In February 2021 we issued a report highlighting that an influx of renewable energy supply expected by 2025 could reduce the revenues earnt by coal power plants by 44% to 67% (based on wholesale spot market outcomes).

This loss of revenue was likely to be so severe that five coal generators could be operating at a loss by 2025 – Yallourn, Eraring, Vales Point, Gladstone and Mt Piper. 

Our analysis was subsequently proven correct with the closures of Yallourn and Eraring being brought forward. The operators have given several years’ advance warning of the closures. 

This is where the ESB proposal has failed to deal with the issue at hand. The issue is not so much that coal power plants will withdraw, which is inevitable if we are to meet climate goals, but rather the problem is the potential timing mismatch in which they might withdraw before we have built replacement capacity.  

The issue for potential investors in new dispatchable replacement capacity is that the financial viability of their investment in new plants hinges on the exit of coal power plants.  Investors are better placed holding off on an investment in new capacity until they have confidence that coal capacity will exit permanently.

This is the case under a capacity market, as much as it is under the existing energy-only market. That’s because in both cases an existing power plant, with its capital cost already sunk, will substantially depress the available returns for a new entrant. Only when the market enters a shortage will prices rise to support the new entrant. 

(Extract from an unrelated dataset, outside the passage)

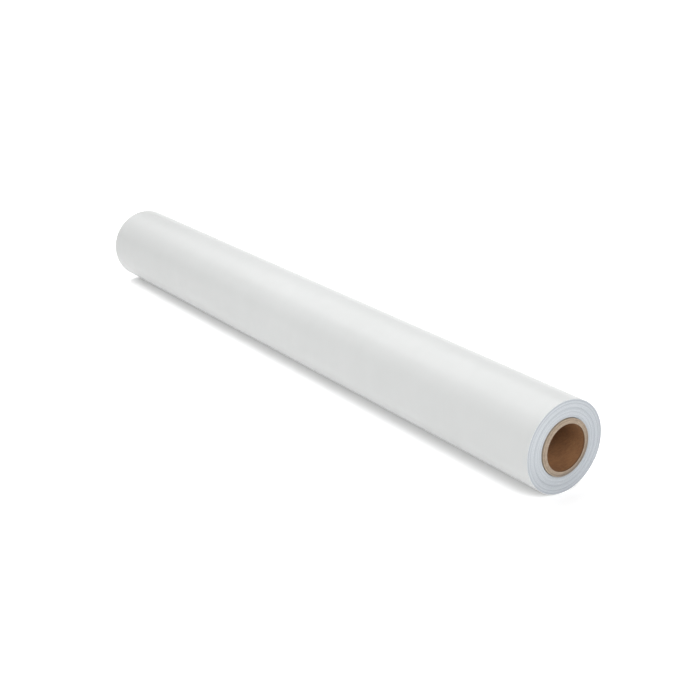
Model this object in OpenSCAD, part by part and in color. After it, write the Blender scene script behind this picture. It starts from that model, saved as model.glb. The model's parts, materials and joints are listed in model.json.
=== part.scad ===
// Roll of self-adhesive sign vinyl.
//
// A web of vinyl film on its release liner is wound, film outwards, on a
// spirally made paper core. The last part of the outer turn is the tail, which
// tape tabs hold down at the back of the roll. Once the tabs are free the tail
// unrolls until it is flat. It is built as a chain of narrow strips, because a
// sheet of this stiffness bends evenly along its length.
//
// Frame: the origin is the centre of the core's bore, halfway along it. X runs
// along the core and Z is up. Angles are in the YZ plane, from +Y towards +Z.

/* [Roll] */
// Width of the web
web_width = 1372; // [610:1:1524]
// Diameter of the wound roll, measured at the tail's edge
roll_diameter = 152.4; // [130:0.1:180]
// Thickness of the vinyl film with its adhesive
film_thickness = 0.105; // [0.08:0.005:0.15]
// Thickness of the release liner
liner_thickness = 0.145; // [0.1:0.005:0.2]

/* [Core] */
// Inside diameter of the core
core_bore = 76.2; // [70:0.1:80]
// Thickness of the brown kraft ply that lines the bore
lining_ply = 0.4; // [0.3:0.1:0.6]
// Thickness of all the board plies together
board_plies = 7.6; // [4:0.1:9]
// Thickness of the smooth ply on the outside
cover_ply = 0.4; // [0.3:0.1:0.6]
// Distance that the core stands out of the web at each end
core_proud = 3.2; // [0:0.1:6]

/* [Start of the web] */
// Thickness of the first turns, which sit back from the rest
start_turns = 0.8; // [0.5:0.05:1.5]
// Distance that the first turns sit back at each end
start_setback = 3; // [1:0.5:10]
// Thickness of the double-sided tape that holds the first turn on the core
start_tape_thickness = 0.15; // [0.12:0.01:0.2]
// Width of the double-sided tape
start_tape_width = 12; // [6:1:15]

/* [Tail] */
// Angle at which the tail ends
tail_end_angle = -30; // [-40:1:-20]
// Number of strips in the tail
tail_strips = 8; // [3:1:9]
// Arc that each strip covers, in degrees
strip_arc = 10; // [8:1:10]
// Gap between the tail and the turn beneath it
tail_lift = 0.3; // [0.1:0.05:0.5]
// Slit between one strip and the next
strip_slit = 0.3; // [0.1:0.05:0.5]

/* [Tape tabs] */
// Number of tape tabs along the tail's edge
tab_count = 3; // [2:1:5]
// Width of the tape
tab_width = 25; // [19:1:50]
// Thickness of the tape
tab_thickness = 0.14; // [0.1:0.01:0.2]
// Arc of each tab that is stuck on the tail, in degrees
tab_on_tail = 9; // [4:1:9]
// Arc of each tab that is stuck on the turn beneath, in degrees
tab_on_roll = 19; // [10:1:25]

/* [Hidden] */
$fn = 180;
web_thickness = film_thickness + liner_thickness;
roll_radius = roll_diameter / 2;
core_length = web_width + 2 * core_proud;
bore_radius = core_bore / 2;
board_inner = bore_radius + lining_ply;
board_outer = board_inner + board_plies;
core_radius = board_outer + cover_ply;
start_radius = core_radius + start_turns;
// The wound web is a two-centre spiral: each half turn is a true arc, and its
// centre lies this far to one side of the axis, then to the other.
spiral_shift = web_thickness / 4;
tail_arc = tail_strips * strip_arc;
// Radius of the tail's outer face, about the centre of the outermost half turn
tail_radius = roll_radius - spiral_shift + tail_lift;
slit_angle = strip_slit / roll_radius * 180 / PI;
start_tape_arc = start_tape_width / core_radius * 180 / PI;
start_tape_angle = 100;
tab_spacing = web_width / tab_count;
// A size that is larger than any section of the roll
beyond = 2 * roll_radius;
paper_tan = [0.80, 0.72, 0.60];
kraft_brown = [0.50, 0.34, 0.22];
liner_white = [0.84, 0.87, 0.90];
film_white = [0.95, 0.96, 0.95];
tape_cream = [0.90, 0.85, 0.70];
tape_clear = [0.80, 0.80, 0.72];

strip_numbers = [1:tail_strips];
tab_numbers = [1:tab_count];

// A section in the YZ plane, made into a solid of this length along X
module along_x(length, x = 0) {
    translate([x, 0, 0])
        rotate([90, 0, 90])
            linear_extrude(height = length, center = true) children();
}

module ring(outer, inner) {
    difference() {
        circle(outer);
        circle(inner);
    }
}

// The part of the plane between two angles, at most 180 degrees apart
module sector(from, to) {
    middle = (from + to) / 2;
    polygon([
        [0, 0],
        beyond * [cos(from), sin(from)],
        beyond * 1.5 * [cos(middle), sin(middle)],
        beyond * [cos(to), sin(to)]
    ]);
}

// Turns a section from the spiral's own angles, where the tail ends at 0
module in_place() {
    rotate(tail_end_angle) children();
}

// All of the section inside one turn of the spiral, whose radius is given at
// the tail's end. There the turn steps in by the thickness of the web.
module wound_disc(radius) {
    intersection() {
        translate([spiral_shift, 0]) circle(radius - spiral_shift);
        translate([-beyond, 0]) square([2 * beyond, beyond]);
    }
    intersection() {
        translate([-spiral_shift, 0]) circle(radius - 3 * spiral_shift);
        translate([-beyond, -beyond]) square([2 * beyond, beyond]);
    }
}

module core_ply(outer, inner) {
    along_x(core_length) ring(outer, inner);
}

module core_lining_ply() {
    color(kraft_brown) core_ply(board_inner, bore_radius);
}

module core_board_plies() {
    color(paper_tan) core_ply(board_outer, board_inner);
}

module core_cover_ply() {
    color(paper_tan) core_ply(core_radius, board_outer);
}

module start_tape_section() {
    intersection() {
        ring(core_radius + start_tape_thickness, core_radius);
        sector(start_tape_angle, start_tape_angle + start_tape_arc);
    }
}

// Double-sided tape along the core, under the first turn
module start_tape() {
    color(tape_clear)
        along_x(web_width - 4 * start_setback) start_tape_section();
}

// Every turn of the web but the outermost one
module wound_turns() {
    color(liner_white) {
        difference() {
            along_x(web_width - 2 * start_setback) ring(start_radius, core_radius);
            along_x(web_width - 4 * start_setback) start_tape_section();
        }
        along_x(web_width) difference() {
            in_place() wound_disc(roll_radius - web_thickness);
            circle(start_radius);
        }
    }
}

// One layer of the outermost turn, from where it leaves the turns beneath to
// where the tail begins. Depths are measured in from the roll's surface.
module outer_turn_layer(top, bottom) {
    along_x(web_width) in_place() difference() {
        wound_disc(roll_radius - top);
        wound_disc(roll_radius - bottom);
        translate([spiral_shift, 0]) sector(-slit_angle / 2, tail_arc + slit_angle / 2);
    }
}

module outer_turn_film() {
    color(film_white) outer_turn_layer(0, film_thickness);
}

module outer_turn_liner() {
    color(liner_white) outer_turn_layer(film_thickness, web_thickness);
}

// One layer of one strip of the tail. Strip 1 joins the outer turn, and the
// last strip ends at the tail's edge.
module strip_layer(number, top, bottom) {
    from = tail_arc - number * strip_arc;
    along_x(web_width) in_place() translate([spiral_shift, 0]) intersection() {
        ring(tail_radius - top, tail_radius - bottom);
        sector(from + slit_angle / 2, from + strip_arc - slit_angle / 2);
    }
}

module tail_film(number) {
    color(film_white) strip_layer(number, 0, film_thickness);
}

module tail_liner(number) {
    color(liner_white) strip_layer(number, film_thickness, web_thickness);
}

// A tab of paper tape over the tail's edge
module tape_tab(number) {
    x = (number - (tab_count + 1) / 2) * tab_spacing;
    color(tape_cream)
        along_x(tab_width, x) in_place() translate([spiral_shift, 0]) intersection() {
            ring(tail_radius + tab_thickness, tail_radius);
            sector(-tab_on_roll, tab_on_tail);
        }
}

core_lining_ply();
core_board_plies();
core_cover_ply();
start_tape();
wound_turns();
outer_turn_liner();
outer_turn_film();
for (i = strip_numbers) {
    tail_liner(i);
    tail_film(i);
}
for (i = tab_numbers) {
    tape_tab(i);
}
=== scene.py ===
from collections import namedtuple
import json
import math
import random

import bmesh
import bpy
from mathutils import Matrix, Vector


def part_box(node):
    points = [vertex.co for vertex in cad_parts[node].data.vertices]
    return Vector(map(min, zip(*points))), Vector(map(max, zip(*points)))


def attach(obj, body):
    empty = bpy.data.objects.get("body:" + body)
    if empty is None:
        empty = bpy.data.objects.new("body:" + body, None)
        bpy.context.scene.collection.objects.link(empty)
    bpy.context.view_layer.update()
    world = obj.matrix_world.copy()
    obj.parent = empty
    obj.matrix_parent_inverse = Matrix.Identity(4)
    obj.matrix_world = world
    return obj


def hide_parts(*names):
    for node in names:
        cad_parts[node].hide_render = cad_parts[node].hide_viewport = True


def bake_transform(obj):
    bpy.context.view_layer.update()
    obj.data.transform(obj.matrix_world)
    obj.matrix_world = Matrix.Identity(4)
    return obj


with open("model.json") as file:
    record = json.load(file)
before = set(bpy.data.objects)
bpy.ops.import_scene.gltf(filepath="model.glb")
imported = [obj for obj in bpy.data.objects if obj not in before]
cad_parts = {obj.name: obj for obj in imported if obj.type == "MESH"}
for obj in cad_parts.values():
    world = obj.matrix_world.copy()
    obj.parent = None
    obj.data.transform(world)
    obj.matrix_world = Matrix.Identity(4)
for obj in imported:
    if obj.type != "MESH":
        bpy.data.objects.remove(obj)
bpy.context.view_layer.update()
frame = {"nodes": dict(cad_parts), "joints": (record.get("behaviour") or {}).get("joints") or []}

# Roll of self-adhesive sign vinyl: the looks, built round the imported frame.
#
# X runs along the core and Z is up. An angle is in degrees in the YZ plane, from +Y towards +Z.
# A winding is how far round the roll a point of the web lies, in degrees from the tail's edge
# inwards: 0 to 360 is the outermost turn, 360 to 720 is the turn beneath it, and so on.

MM = 0.001
FULL_TURN = 360.0
HALF_TURN = 180.0
BOTH_ENDS = (1, -1)

# ---------------------------------------------------------------- sizes

# The web: film and liner, wound in a spiral of two centres
FILM = 0.105 * MM
LINER = 0.145 * MM
WEB = FILM + LINER
FILM_SHARE = FILM / WEB
ROLL_R = 76.2 * MM
# How far each of the two centres lies from the axis
SPIRAL_SHIFT = WEB / 4
# Half the web's width
WEB_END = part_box("outer_turn_film")[1].x
# How much the wound surface swells
SWELL = 0.012 * MM

# The first turns: their outside radius, and how far back from the rest they sit
START_R = 47.3 * MM
START_SETBACK = 3 * MM

# The core: the outside radius of its lining, of its board and of its cover, and half its length
LINING_PLY = 0.4 * MM
LINING_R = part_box("core_lining_ply")[1].y
BORE_R = LINING_R - LINING_PLY
BOARD_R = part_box("core_board_plies")[1].y
CORE_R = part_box("core_cover_ply")[1].y
CORE_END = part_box("core_board_plies")[1].x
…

Yet a shortage is exactly what we are trying to avoid. So we remain stuck in the same timing mismatch problem with the ESB’s proposal as we were without it. Except consumers are now saddled with an extra burden to pay not just to the new entrants, but also every other generator, whether or not these existing plants actually need a capacity payment to remain in the market, and whether or not these plants make sense in a decarbonised electricity system.

We suggest that, instead of paying every single generator a capacity payment, Energy Ministers consider options that are more targeted and impose far more modest costs on consumers.  

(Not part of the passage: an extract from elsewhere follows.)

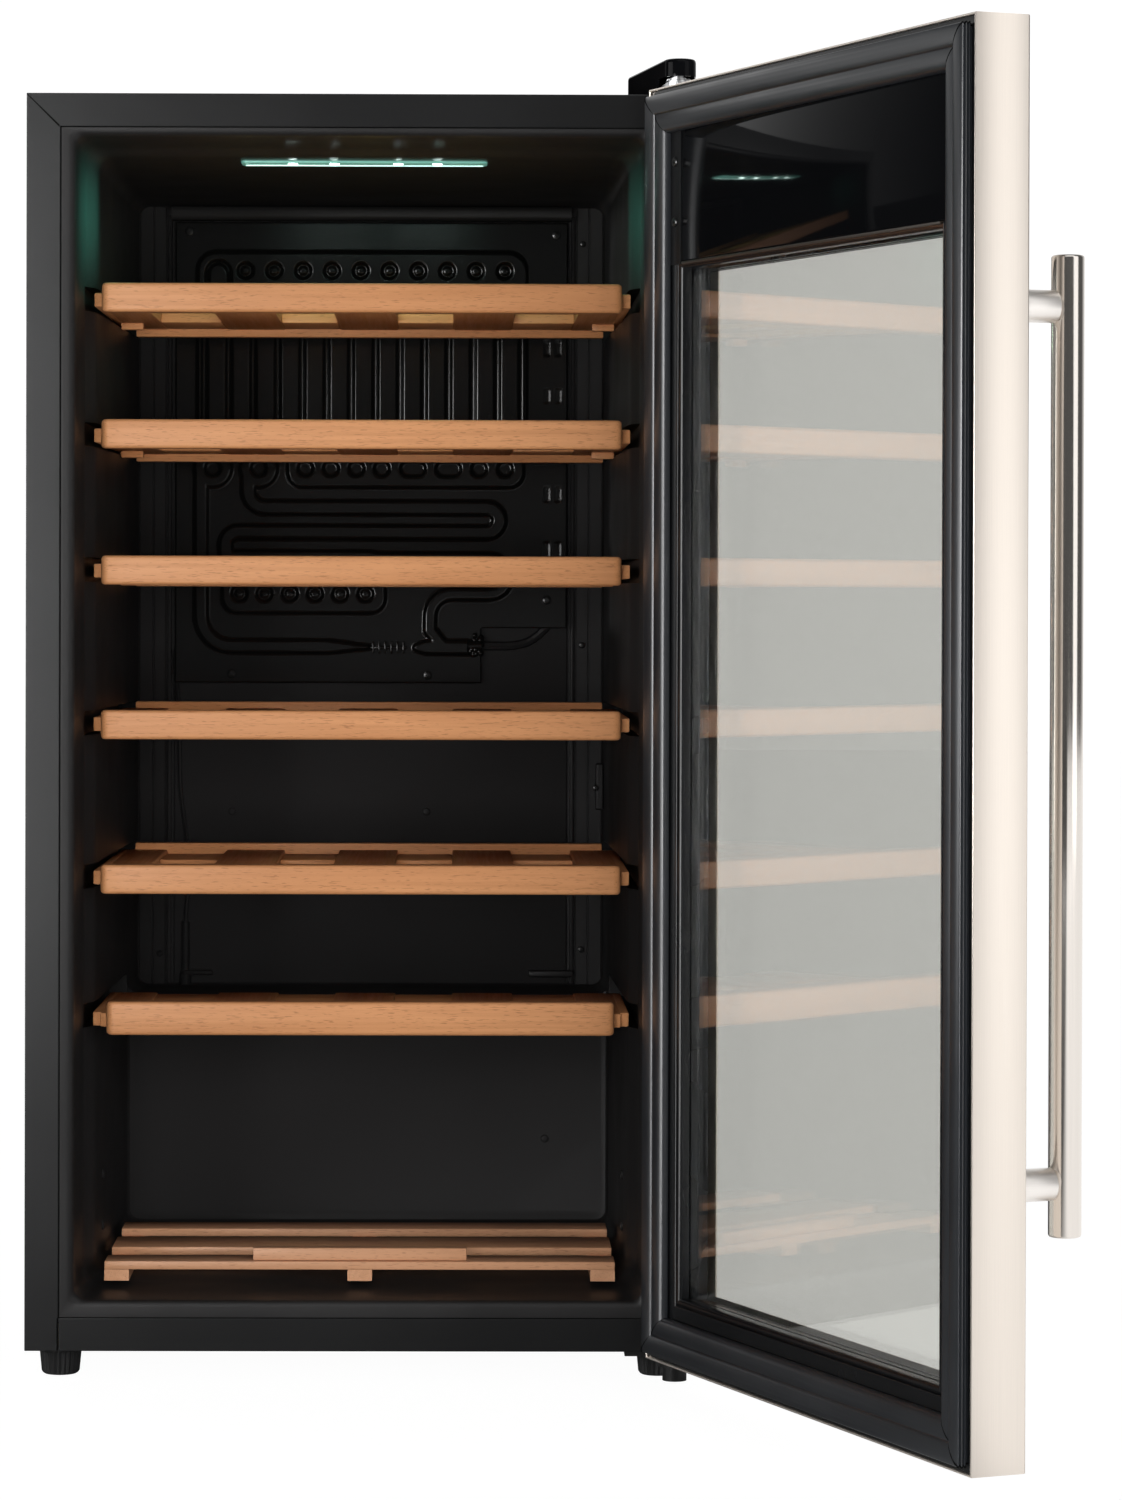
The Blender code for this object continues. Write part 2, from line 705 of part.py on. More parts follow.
def door_frame(door):
    """The steel shell, the plastic inner frame and the gasket round it."""
    low, high = DOOR_Z
    pivot = (PIVOT_X, PIVOT_Y)
    rim = 4.5
    ends = [rod(pivot, BUSH_R + GAP, low - 5, 14), rod(pivot, BUSH_R + GAP, 796, high + 5)]
    body, window = door_ring(0.0, FRAME_W, (DOOR_FRONT, DOOR_BACK), WINDOW_TOP)
    hollow = block((STEEL - HALF, DOOR_FRONT + STEEL, low + STEEL), (HALF - STEEL, DOOR_BACK - STEEL, high - STEEL))
    mouth = block((rim - HALF, DOOR_BACK - 10, low + rim), (HALF - rim, 0, high - rim))
    solid("door_frame", body, "door_steel", door, cut=[hollow, window, mouth, *ends])

    face = DOOR_BACK - 2
    body, window = door_ring(STEEL + GAP, FRAME_W, (face - 8, face), WINDOW_TOP)
    box = block((FRAME_W - HALF, -60, BOX_Z[0] - GAP), (HALF - FRAME_W, 0, BOX_Z[1] + GAP))
    ends = [rod(pivot, BUSH_R + GAP, low - 5, 14), rod(pivot, BUSH_R + GAP, 796, high + 5)]
    solid("door_inner_frame", body, "door_plastic", door, cut=[window, box, *ends])

    foot = face + GAP
    outer, hole = door_ring(5.0, 17.5, (foot, DOOR_BACK + GASKET_H))
    inner, inner_hole = door_ring(16.5, 30.0, (foot, DOOR_BACK + 5.0))
    hole.free()
    outer_hole = block((17.5 - HALF, DOOR_BACK + 5.0, low + 17.5), (HALF - 17.5, 9, high - 17.5))
    solid("door_gasket", outer, "gasket_rubber", door, add=[inner], cut=[outer_hole, inner_hole])


def door_glass(door):
    """Two panes on a spacer, and the seal between the outer pane and the steel flange."""
    edge = FRAME_W - GLASS_EDGE
    low = DOOR_Z[0] + edge
    high = WINDOW_TOP + 2.5
    half = HALF - edge
    y = DOOR_BACK - 10.3
    layers = []
    for thickness in (GLASS_T, 12.0, GLASS_T):
        layers.append((y - thickness, y))
        y -= thickness + GAP
    solid("glass_inner", block((-half, layers[0][0], low), (half, layers[0][1], high)), "door_glass", door, bevel=0.6)
    solid("glass_outer", block((-half, layers[2][0], low), (half, layers[2][1], high)), "door_glass", door, bevel=0.6)
    inner = edge + 7.0
    hole = block((inner - HALF, -60, DOOR_Z[0] + inner), (HALF - inner, 0, high - 4.0))
    spacer = block((0.6 - half, layers[1][0], low + 0.6), (half - 0.6, layers[1][1], high - 0.6))
    solid("glass_spacer", spacer, "zinc_steel", door, cut=[hole])
    hole = block((inner - HALF, -60, DOOR_Z[0] + inner), (HALF - inner, 0, high - 4.0))
    seal = block((-half, DOOR_FRONT + STEEL + GAP, low), (half, layers[2][0] - GAP, high))
    solid("glass_seal", seal, "black_rubber", door, cut=[hole])


def control_box(door):
    """The cover, side strip, circuit board and front window of the controls above the glass."""
    low, high = BOX_Z
    half = HALF - FRAME_W - GAP
    face = DOOR_BACK - 2
    solid("control_cover", block((-half, face - 2.5, low), (half, face, high)), "panel_gloss", door, bevel=0.8)
    strip = block((HALF - FRAME_W + 0.4, face + GAP, 700.5), (HALF - 30.4, face + 1.2, 780.5))
    screws = [rod((178.0, z), 3.4, face + 0.6, face + 2.2, "y", 12) for z in (724, 762)]
    solid("control_cover_strip", strip, "door_steel", door, add=screws)
    inside = DOOR_FRONT + STEEL
    pegs = [rod((x, z), 3.0, inside + GAP, inside + 4, "y", 12) for x in (-60, 60) for z in (722, 764)]
    chips = [block((-30, inside + 4, 732), (30, inside + 9, 754)), block((44, inside + 4, 728), (66, inside + 14, 750))]
    solid(
        "control_board",
        block((-72, inside + 3, 714), (72, inside + 4.6, 772)),
        "circuit_board",
        door,
        add=pegs + chips,
    )
    solid(
        "control_window",
        block((-60, DOOR_FRONT - 1.4, 724), (60, DOOR_FRONT - GAP, 760)),
        "panel_gloss",
        door,
        bevel=0.6,
    )


def handle(door):
    """A round bar on two posts, on the free side of the door's front."""
    x, y = HANDLE_INSET - HALF, DOOR_FRONT - HANDLE_OFF
    solid("handle_bar", rod((x, y), HANDLE_R, *HANDLE_Z, segments=32), "door_steel", door, bevel=0.8)
    for name, z in zip(("lower", "upper"), HANDLE_POSTS):
        solid(
            f"handle_post_{name}",
            rod((x, z), 9.6, y, DOOR_FRONT - GAP, "y", 32),
            "door_steel",
            door,
            cut=[rod((x, y), HANDLE_R + GAP, z - 20, z + 20, segments=32)],
        )


def door_bushes(door):
    """The bushes that turn on the hinge pins."""
    pivot = (PIVOT_X, PIVOT_Y)
    for name, low, high in (("lower", DOOR_Z[0] - 0.6, 13.0), ("upper", 797.0, DOOR_Z[1])):
        solid(
            f"door_bush_{name}",
            rod(pivot, BUSH_R, low, high, segments=48),
            "lamp_plastic",
            door,
            cut=[rod(pivot, STUD_R + RUNNING, low - 5, high + 5, segments=48)],
        )


def main():
    clear_scene()
    cabinet = empty("cabinet", (0.0, -DEPTH / 2, 0.0))
    casing(cabinet)
    insulation(cabinet)
    feet(cabinet)
    evaporator(cabinet)
    lamp(cabinet)
    machine_bay(cabinet)
    hinges(cabinet)
    for index in range(len(SHELVES)):
        shelf(cabinet, index)
    floor_rack(cabinet)
    pivot = empty("door_pivot", (PIVOT_X, PIVOT_Y, 0.0), cabinet, DOOR_ANGLE)
    door = empty("door_closed_frame", (-PIVOT_X, -PIVOT_Y, 0.0), pivot)
    door_frame(door)
    door_glass(door)
    control_box(door)
    handle(door)
    door_bushes(door)


main()
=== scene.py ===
"""The looks of the wine cooler: camera, soft studio light, and a finished mesh and material for every
piece that shows. Drawings are in millimetres: x to the right, y back from the plane of the cabinet's
front rails, z up from the cabinet's underside. The door is drawn closed and turned onto its open place.
"""

import json
import math
import random

import bmesh
import bpy
import numpy as np
from mathutils import Matrix, Vector


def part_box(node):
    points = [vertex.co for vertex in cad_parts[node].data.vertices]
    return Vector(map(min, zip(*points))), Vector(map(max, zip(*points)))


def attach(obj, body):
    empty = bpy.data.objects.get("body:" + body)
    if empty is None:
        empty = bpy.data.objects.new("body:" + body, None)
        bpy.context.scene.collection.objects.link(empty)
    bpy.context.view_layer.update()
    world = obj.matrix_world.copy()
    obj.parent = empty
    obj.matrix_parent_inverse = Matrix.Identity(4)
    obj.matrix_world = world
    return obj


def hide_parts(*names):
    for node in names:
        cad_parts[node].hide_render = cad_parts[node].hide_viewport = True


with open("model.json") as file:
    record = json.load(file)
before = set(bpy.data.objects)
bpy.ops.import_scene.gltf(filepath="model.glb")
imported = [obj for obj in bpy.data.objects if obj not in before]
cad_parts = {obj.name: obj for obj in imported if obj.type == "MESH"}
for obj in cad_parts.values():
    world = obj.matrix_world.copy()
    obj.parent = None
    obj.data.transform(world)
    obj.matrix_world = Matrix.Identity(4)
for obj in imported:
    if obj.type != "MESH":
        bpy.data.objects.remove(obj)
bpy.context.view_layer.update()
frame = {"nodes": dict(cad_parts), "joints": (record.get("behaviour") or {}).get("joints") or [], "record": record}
MM = 0.001

# The cabinet's front plane, and the door's hinge, from the frame
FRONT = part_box("outer_casing")[0].y
FLOOR_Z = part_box("foot_front_left")[0].z
hinge = next(joint for joint in frame["joints"] if joint["name"] == "door_hinge")
PIVOT = Vector((hinge["pos_m"][0], hinge["pos_m"][1], 0.0))
OPEN_ANGLE = math.radians(-hinge["range_deg"][0])
CABINET = Matrix.Translation((0.0, FRONT, 0.0)) @ Matrix.Scale(MM, 4)
DOOR = Matrix.Translation(PIVOT) @ Matrix.Rotation(OPEN_ANGLE, 4, "Z") @ Matrix.Translation(-PIVOT) @ CABINET

scene = bpy.context.scene


# ---------------------------------------------------------------- camera, light and floor
def make_camera():
    """Straight on and level, far enough off that the lens is long, with the frame shifted to the door."""
    data = bpy.data.cameras.new("camera")
    data.sensor_width = 36.0
    data.lens = 109.29
    data.shift_x = 0.0486
    data.shift_y = -0.0818
    camera = bpy.data.objects.new("camera", data)
    scene.collection.objects.link(camera)
    yaw, pitch, roll = math.radians(-0.401), math.radians(90 - 0.377), math.radians(0.150)
    turn = Matrix.Rotation(yaw, 4, "Z") @ Matrix.Rotation(pitch, 4, "X") @ Matrix.Rotation(roll, 4, "Z")
    camera.matrix_world = Matrix.Translation((0.06211, FRONT - 2.93218, 0.48628)) @ turn
    scene.camera = camera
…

Our report, There are better ways to manage coal closures than paying to delay them, outlined alternatives for governments to consider in managing and containing the risks of premature withdrawal of coal power plants.

It is not unreasonable for governments to expect that owners of large power plants (with individual generating units greater than 250MW) will operate their power plants responsibly, given the significant risks these plants pose to system reliability if they withdraw abruptly.

This should include keeping plants in good working order such that unplanned outages are rare.

If unplanned outages exceeded a level defined as manageable by the Australian Energy Market Operator (AEMO), then owners could either be fined (or surrender a pre-paid bond) or opt to enter into a wind-down agreement with the Government. Under such an agreement, a generator’s operations could be phased down in line with the entry of new capacity. 

On the other side of the equation, there are several alternative options for encouraging the entry of new dispatchable capacity. The NSW Government’s Electricity Infrastructure Roadmap provides one pathway.

Another is Professor Bruce Mountain’s Renewable Energy Storage Target. Associate Professors Tim Nelson and Joel Gilmore meanwhile have suggested AEMO could build up a reserve of standby dispatchable capacity, in addition to the reserves it holds under the Reliability and Emergency Reserve Trader (RERT).

This reserve would be composed of resources that could be brought in at short notice to deal with extreme situations of the kind witnessed in May and June. Although, unlike the RERT, over a period of time these resources would be progressively rolled out of the reserve payment mechanism, and instead permanently take the place of exiting coal. At this point, their revenue would come from the overall wholesale electricity market.  

It is crucial to note that the ESB’s proposal for a broad-based capacity market has never enjoyed widespread support and acceptance by those with the most at stake in electricity market outcomes.

The ESB acknowledged this in a paper it released in April 2021 summarising the feedback received from stakeholders (this paper, Post 2025 electricity market design Stakeholder Feedback – themes and issues raised in submissions, no longer appears on the ESB website). The ESB noted, 

“Of the 76 out of 104 submissions that discussed RAMs [Resource Adequacy Mechanisms – which means mechanisms ensuring enough power to avoid black-outs], stakeholders were most engaged with the modifications to the RRO [the Retailer Reliability Obligation] sections and generally unsupportive of modifications to the RRO [where it would be converted to a capacity market] without a clearer case for change.”

2021 June Summary of Stakeholder Feedback

More recently, news has emerged in The Australian newspaper that when the ESB sought the views of a technical working group of experts on its preferred model – a capacity market versus alternatives, such as Nelson and Gilmore’s capacity reserve – the majority voted against the ESB’s model.

It is now more than three years since the ESB was tasked with examining options for reforming the National Electricity Market. Yet we are faced with a proposal that still lacks essential details surrounding critical design elements, including, most importantly, how much it will cost consumers. This drawn-out process is creating a level of uncertainty that is harming investment in new capacity rather than supporting it.

Energy Ministers cannot continue to defer critical decisions about this to yet another meeting. They need to make it clear whether they support the ESB’s proposal to pay existing coal and gas generators a capacity payment.

If the Energy Ministers do not support the proposal, then it is probably time to consider winding up the Energy Security Board and restoring the original governance structure for the electricity market where the rule maker stands independent of the regulator and the system operator.

Tristan Edis is director of analysis and advisory at Green Energy markets, Johanna Bowyer is lead research analysts with IEEFA.